====== GIVEN MATERIAL ======

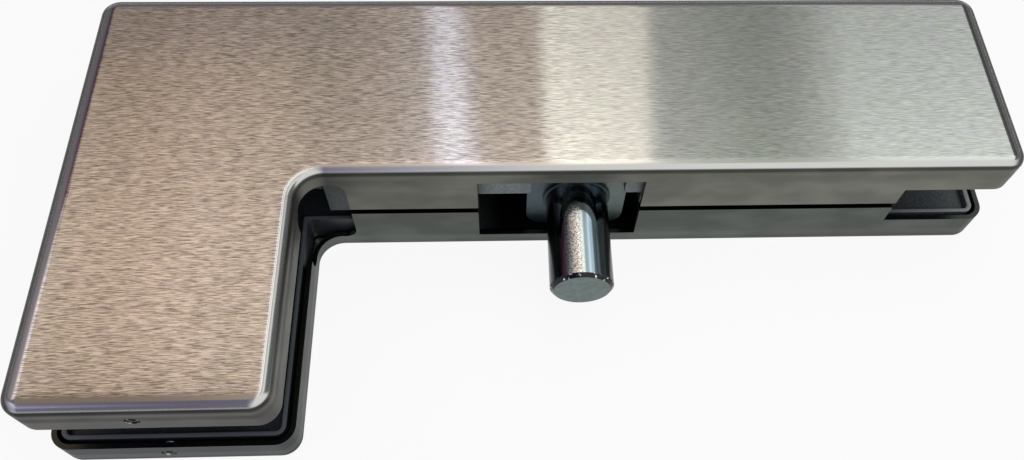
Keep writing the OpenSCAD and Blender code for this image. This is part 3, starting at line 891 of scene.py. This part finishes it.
def cast_aluminium():
    paint = Paint("die cast aluminium", Metallic=0.85)
    skin = paint.noise((0.7 * MM, 0.7 * MM, 0.7 * MM), 4, 0.6)
    flow = paint.noise((9 * MM, 5 * MM, 5 * MM), 3, 0.5)
    colour = paint.blend(skin.step(0.3, 0.7), CAST_DARK, CAST_LIGHT)
    # Beside the pivot: painted light on the apron, and painted shade behind it and below the seam.
    from_pivot = abs(paint.axis("Object", "X") - pin_axis.x).step(*PIVOT_SIDES)
    lower = 1 - paint.axis("Object", "Z").step(SEAM[0], MIDDLE.z)
    inside = paint.axis("Object", "Y").step(*BEHIND_APRON).at_least(lower)
    colour = paint.blend(flow.step(0.4, 0.7) * 0.5, colour, CAST_FLOW)
    light_and_shade_at_pivot = paint.blend(inside, APRON_PAINTED_LIGHT, INSIDE_PAINTED_SHADE)
    paint.feed(Base_Color=paint.tint(colour, paint.blend(from_pivot, light_and_shade_at_pivot, NO_TINT)),
               Roughness=0.42 + skin * 0.2)
    paint.relief(skin, SKIN_DEPTH, 0.5)
    return paint


cast = cast_aluminium()
print("casting nodes:", len(cast.tree.nodes))

# %% Mouldings and foam
LINER_DARK = (0.012, 0.015, 0.020)
LINER_LIGHT = (0.034, 0.040, 0.050)
# Painted highlight on the lip, and painted light towards the arm's end.
LIP_HIGHLIGHT = (0.10, 0.112, 0.125)
LIT_END_DARK = (0.060, 0.067, 0.070)
LIT_END_LIGHT = (0.150, 0.165, 0.172)
LIT_END_LIP = (0.30, 0.32, 0.33)
LIP_TOP = (0.15 * MM, 0.45 * MM)
LIT_END_SPAN = (HIGH.x - 34 * MM, HIGH.x - 10 * MM)
CELL_DEPTH = 1e-4    # metres


def moulded_black():
    paint = Paint("moulded liner", Metallic=0.0)
    grain = paint.noise((0.35 * MM, 0.35 * MM, 0.35 * MM), 3, 0.6)
    # The lip top is painted paler, a painted highlight, and towards the arm's end every tone is painted
    # lighter, as painted light.
    from_lip = abs(abs(paint.axis("Object", "Z") - MIDDLE.z) - LIP_HEIGHT)
    lip = (1 - from_lip.step(*LIP_TOP)) * abs(paint.axis("Normal", "Z")).step(0.80, 0.95)
    lit_end = paint.axis("Object", "X").step(*LIT_END_SPAN)
    dark = paint.blend(lit_end, LINER_DARK, LIT_END_DARK)
    light = paint.blend(lit_end, LINER_LIGHT, LIT_END_LIGHT)
    lip_highlight = paint.blend(lit_end, LIP_HIGHLIGHT, LIT_END_LIP)
    paint.feed(Base_Color=paint.blend(lip, paint.blend(grain.step(0.4, 0.7), dark, light), lip_highlight),
               Roughness=0.36 + grain * 0.2 - lip * 0.12)
    paint.relief(grain, SKIN_DEPTH, 0.5)
    return paint


def plain_black():
    paint = Paint("black plastic", Metallic=0.0)
    grain = paint.noise((0.8 * MM, 0.8 * MM, 0.8 * MM), 2, 0.5)
    paint.feed(Base_Color=paint.blend(grain, (0.018, 0.018, 0.02), (0.035, 0.035, 0.037)),
               Roughness=0.4 + grain * 0.15)
    return paint


def foam():
    paint = Paint("closed cell foam", Metallic=0.0)
    cells = paint.noise((0.4 * MM, 0.4 * MM, 0.4 * MM), 3, 0.7)
    paint.feed(Base_Color=paint.blend(cells, (0.02, 0.02, 0.02), (0.07, 0.07, 0.07)),
               Roughness=0.8 + cells * 0.15)
    paint.relief(cells, CELL_DEPTH)
    return paint


moulded, black, sponge = moulded_black(), plain_black(), foam()
print("liner nodes:", len(moulded.tree.nodes))

# %% Plated parts
ZINC_LEFT = (0.072, 0.098, 0.112)
ZINC_RIGHT = (0.130, 0.160, 0.152)
ZINC_CLOUD = (0.85, 0.86, 0.88)
CARRIER_MIDDLE = (pin_axis.x - 8 * MM, pin_axis.x + 8 * MM)


def plated_steel(name, dark, light, dullness):
    paint = Paint(name, Metallic=1.0)
    cloud = paint.noise((1.2 * MM, 1.2 * MM, 1.2 * MM), 3, 0.6)
    paint.feed(Base_Color=paint.blend(cloud, dark, light), Roughness=dullness + cloud * 0.2)
    return paint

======

TASK BRIEF: Return the whole listing exactly, with every line included.

TASK RESULT:
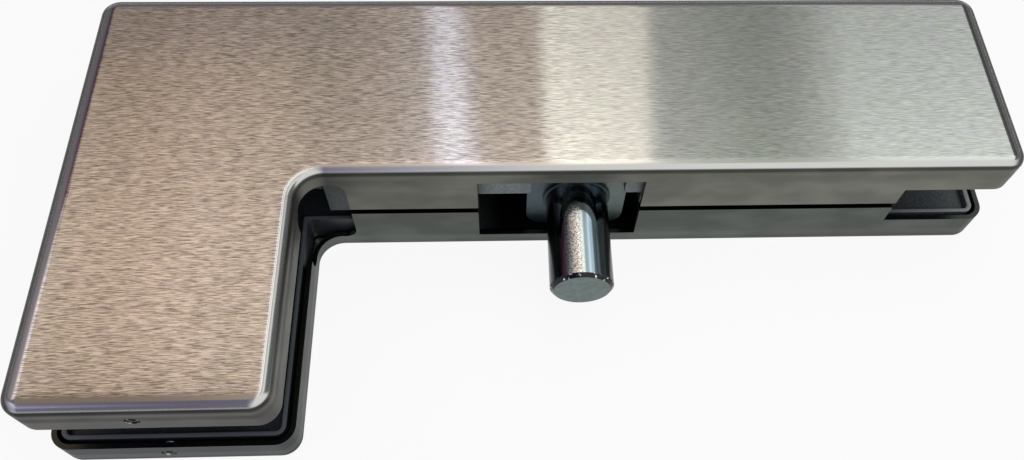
Keep writing the OpenSCAD and Blender code for this image. This is part 3, starting at line 891 of scene.py. This part finishes it.
def cast_aluminium():
    paint = Paint("die cast aluminium", Metallic=0.85)
    skin = paint.noise((0.7 * MM, 0.7 * MM, 0.7 * MM), 4, 0.6)
    flow = paint.noise((9 * MM, 5 * MM, 5 * MM), 3, 0.5)
    colour = paint.blend(skin.step(0.3, 0.7), CAST_DARK, CAST_LIGHT)
    # Beside the pivot: painted light on the apron, and painted shade behind it and below the seam.
    from_pivot = abs(paint.axis("Object", "X") - pin_axis.x).step(*PIVOT_SIDES)
    lower = 1 - paint.axis("Object", "Z").step(SEAM[0], MIDDLE.z)
    inside = paint.axis("Object", "Y").step(*BEHIND_APRON).at_least(lower)
    colour = paint.blend(flow.step(0.4, 0.7) * 0.5, colour, CAST_FLOW)
    light_and_shade_at_pivot = paint.blend(inside, APRON_PAINTED_LIGHT, INSIDE_PAINTED_SHADE)
    paint.feed(Base_Color=paint.tint(colour, paint.blend(from_pivot, light_and_shade_at_pivot, NO_TINT)),
               Roughness=0.42 + skin * 0.2)
    paint.relief(skin, SKIN_DEPTH, 0.5)
    return paint


cast = cast_aluminium()
print("casting nodes:", len(cast.tree.nodes))

# %% Mouldings and foam
LINER_DARK = (0.012, 0.015, 0.020)
LINER_LIGHT = (0.034, 0.040, 0.050)
# Painted highlight on the lip, and painted light towards the arm's end.
LIP_HIGHLIGHT = (0.10, 0.112, 0.125)
LIT_END_DARK = (0.060, 0.067, 0.070)
LIT_END_LIGHT = (0.150, 0.165, 0.172)
LIT_END_LIP = (0.30, 0.32, 0.33)
LIP_TOP = (0.15 * MM, 0.45 * MM)
LIT_END_SPAN = (HIGH.x - 34 * MM, HIGH.x - 10 * MM)
CELL_DEPTH = 1e-4    # metres


def moulded_black():
    paint = Paint("moulded liner", Metallic=0.0)
    grain = paint.noise((0.35 * MM, 0.35 * MM, 0.35 * MM), 3, 0.6)
    # The lip top is painted paler, a painted highlight, and towards the arm's end every tone is painted
    # lighter, as painted light.
    from_lip = abs(abs(paint.axis("Object", "Z") - MIDDLE.z) - LIP_HEIGHT)
    lip = (1 - from_lip.step(*LIP_TOP)) * abs(paint.axis("Normal", "Z")).step(0.80, 0.95)
    lit_end = paint.axis("Object", "X").step(*LIT_END_SPAN)
    dark = paint.blend(lit_end, LINER_DARK, LIT_END_DARK)
    light = paint.blend(lit_end, LINER_LIGHT, LIT_END_LIGHT)
    lip_highlight = paint.blend(lit_end, LIP_HIGHLIGHT, LIT_END_LIP)
    paint.feed(Base_Color=paint.blend(lip, paint.blend(grain.step(0.4, 0.7), dark, light), lip_highlight),
               Roughness=0.36 + grain * 0.2 - lip * 0.12)
    paint.relief(grain, SKIN_DEPTH, 0.5)
    return paint


def plain_black():
    paint = Paint("black plastic", Metallic=0.0)
    grain = paint.noise((0.8 * MM, 0.8 * MM, 0.8 * MM), 2, 0.5)
    paint.feed(Base_Color=paint.blend(grain, (0.018, 0.018, 0.02), (0.035, 0.035, 0.037)),
               Roughness=0.4 + grain * 0.15)
    return paint


def foam():
    paint = Paint("closed cell foam", Metallic=0.0)
    cells = paint.noise((0.4 * MM, 0.4 * MM, 0.4 * MM), 3, 0.7)
    paint.feed(Base_Color=paint.blend(cells, (0.02, 0.02, 0.02), (0.07, 0.07, 0.07)),
               Roughness=0.8 + cells * 0.15)
    paint.relief(cells, CELL_DEPTH)
    return paint


moulded, black, sponge = moulded_black(), plain_black(), foam()
print("liner nodes:", len(moulded.tree.nodes))

# %% Plated parts
ZINC_LEFT = (0.072, 0.098, 0.112)
ZINC_RIGHT = (0.130, 0.160, 0.152)
ZINC_CLOUD = (0.85, 0.86, 0.88)
CARRIER_MIDDLE = (pin_axis.x - 8 * MM, pin_axis.x + 8 * MM)


def plated_steel(name, dark, light, dullness):
    paint = Paint(name, Metallic=1.0)
    cloud = paint.noise((1.2 * MM, 1.2 * MM, 1.2 * MM), 3, 0.6)
    paint.feed(Base_Color=paint.blend(cloud, dark, light), Roughness=dullness + cloud * 0.2)
    return paint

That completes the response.